We took a train to the People's Square and discovered a doughnut shop. It's considered very bad form just to walk past a doughnut shop and we weren't wanting to upset the locals so we had a couple (each) and then went into the square. Which was a bit of a park and a bit of a concrete paved area and some trees and lights and bowls and a funny-looking museum. We walked through the park and into the concrete square and sat on cubes with lights in them and enjoyed the sunshine. At exactly 3pm the fountain around which we were, unknowingly, sitting, began to fire jets of water into the air and some Chinese music rang out through the park. We watched a man swoop a kite in the shape of an eagle around people's heads, some Japanese tourists jump into the fountain for photos, a small girl in a pink dress dance to the music, and about fifty men in green army uniforms pose for pictures with one another before being bundled into a bus and driven off. An old man explained to Mikey that many countries spoke English, including New Zealand, and then trundled off. People tried to sell us things. I ate satsumas. It started to get a bit darker because the sun sank below the level of all the skyscrapers. We took a bus back to the hostel.
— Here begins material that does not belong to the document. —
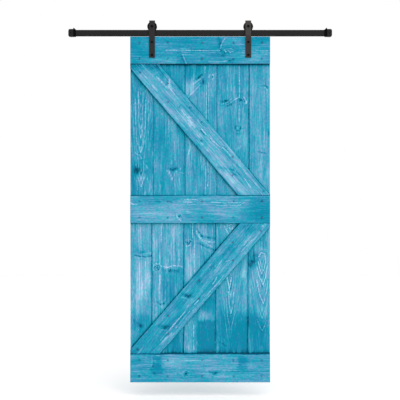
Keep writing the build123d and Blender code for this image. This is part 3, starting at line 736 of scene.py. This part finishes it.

The bus was packed, and there was no room to move or breathe, and the driver liked the idea of seeing how fast he could approach the bus stop and screech to a halt, throwing everyone forward. A lot. Back at the hostel, we braced ourselves for the futility of the task and spent a while phoning our banks. Lloyds recently recinded my internet banking account because their memorable data wasn't memorable enough and told me to phone them, and Nationwide took 48 hours to respond to our urgent enquiries, saying they can't deal with them on the internet. So, in brief, at Lloyds, a Glaswegian lady with a cold told me that I couldn't reactivate my online account without going into my local branch, although she thought that with the right ID, a copy of the Power of Attorney my mum has for just such an occasion, and a letter from her, my mum might be able to do it on my behalf. Maybe. And Nationwide say that I won't be able to get cash with my credit card until Christmas, although I can withdraw the last ?0 if I want to. Which is nice. So joy all round, then. But I had a brainwave a bit later and thought that we could buy US dollar travellers' cheques at the Bank of China, using my credit card, which would last us for the next 5 weeks and can be refunded in the UK if we don't use them all. Even the internet seemed to agree with me.
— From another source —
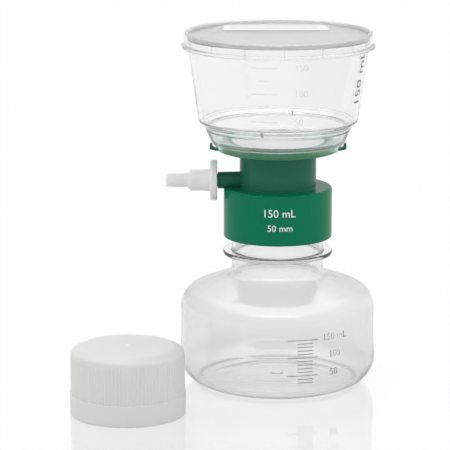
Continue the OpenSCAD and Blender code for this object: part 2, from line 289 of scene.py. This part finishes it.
def clear_plastic(name, light, dark, wave, density, ior, tint=None, extra_rough=None):
    """Clear moulded plastic: greyer where it is thick, with faint waves and handling haze."""
    mat, w = start(name)
    cloud = noise(w, 35)
    smear = noise(w, 240, 4, (1, 1, 0.3))
    waves = w.add("Bump", {"Height": noise(w, 55, 1, (1, 1, 0.5)), "Strength": wave,
                           "Distance": 0.001})
    colour = blend(w, cloud, light, dark)
    rubbed_in = smear * 0.03
    shader = w.add("BsdfPrincipled", {
        "Base Color": tint(w, colour) if tint else colour,
        "Roughness": rubbed_in + extra_rough(w) if extra_rough else rubbed_in, "IOR": ior,
        "Transmission Weight": 1.0, "Normal": waves})
    body = w.add("VolumeAbsorption", {"Color": (0.5, 0.51, 0.51, 1), "Density": density})
    w.add("OutputMaterial", {"Surface": shader, "Volume": body})
    return mat


low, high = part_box("receiver_bottle")
bulge = 0.6
bulge_r = high.x / mm
bulge_top = 22
mouth_z = high.z / mm
bottle_r = bulge_r - bulge
bottle_wall = 1.3
gate_z = 2.1
push_up = 2.4
foot_r = 13.3
side_low = foot_r + 1.5
shoulder_r = 10
slope = math.radians(21)
neck_r = 21.4
neck_in = neck_r - 1.5
root_z = mouth_z - 37
shoulder_z = root_z - (bottle_r - neck_r) * math.tan(slope)
inner_root = shoulder_z + (bottle_r - neck_in) * math.tan(slope) - bottle_wall / math.cos(slope)
inner_shoulder = shoulder_z + bottle_wall * (math.tan(slope) - 1 / math.cos(slope))
ring_low = root_z + 8.7
ring_top = root_z + 10.5
ring_r = neck_r + 4.3
heel = bulge_r - foot_r
rest_r = heel - 1.4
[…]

Full of renewed hope, we set out for supper. Mikey even had a spring in his step, but then, he's an optimist and I'm really not. We discovered a shopping centre at the end of the road and saw that it had a restaurant in it. We went through the department store (and through the floor selling underwear and 'oppulent and vigorous' clothing) to the fifth floor, where someone led us into the restaurant. The menu was decidedly fishy, and there was a lot of sea cucumber available, which is supposed to be one of the most disgusting things in the world, like jellyfish and slugs, but we managed to avoid it and ordered something safe with beef and chillis (although we thought green peppers would be like green peppers, not green chilli peppers) and some pork dumplings in a bowl of soup. All very nice. Mikey made me drink some of his beer and I felt a little merry on the way home which isn't necessarily a good thing when traffic sees signals as optional effects.

Before I went to bed, I had a nice hot shower as the water had been cold this morning. And, after a while, I put the plug in the bath and thought that I could have a bath, instead. After about 15 minutes of sitting in an inch of water, Mikey asked why I didn't use the tap, like normal people. I explained that it didn't work, otherwise I wouldn't be sitting here, cold, but he turned the tap and nice hot water filled the bath in about three minutes. So I read for a while, and snuggled into my duvet and slept well.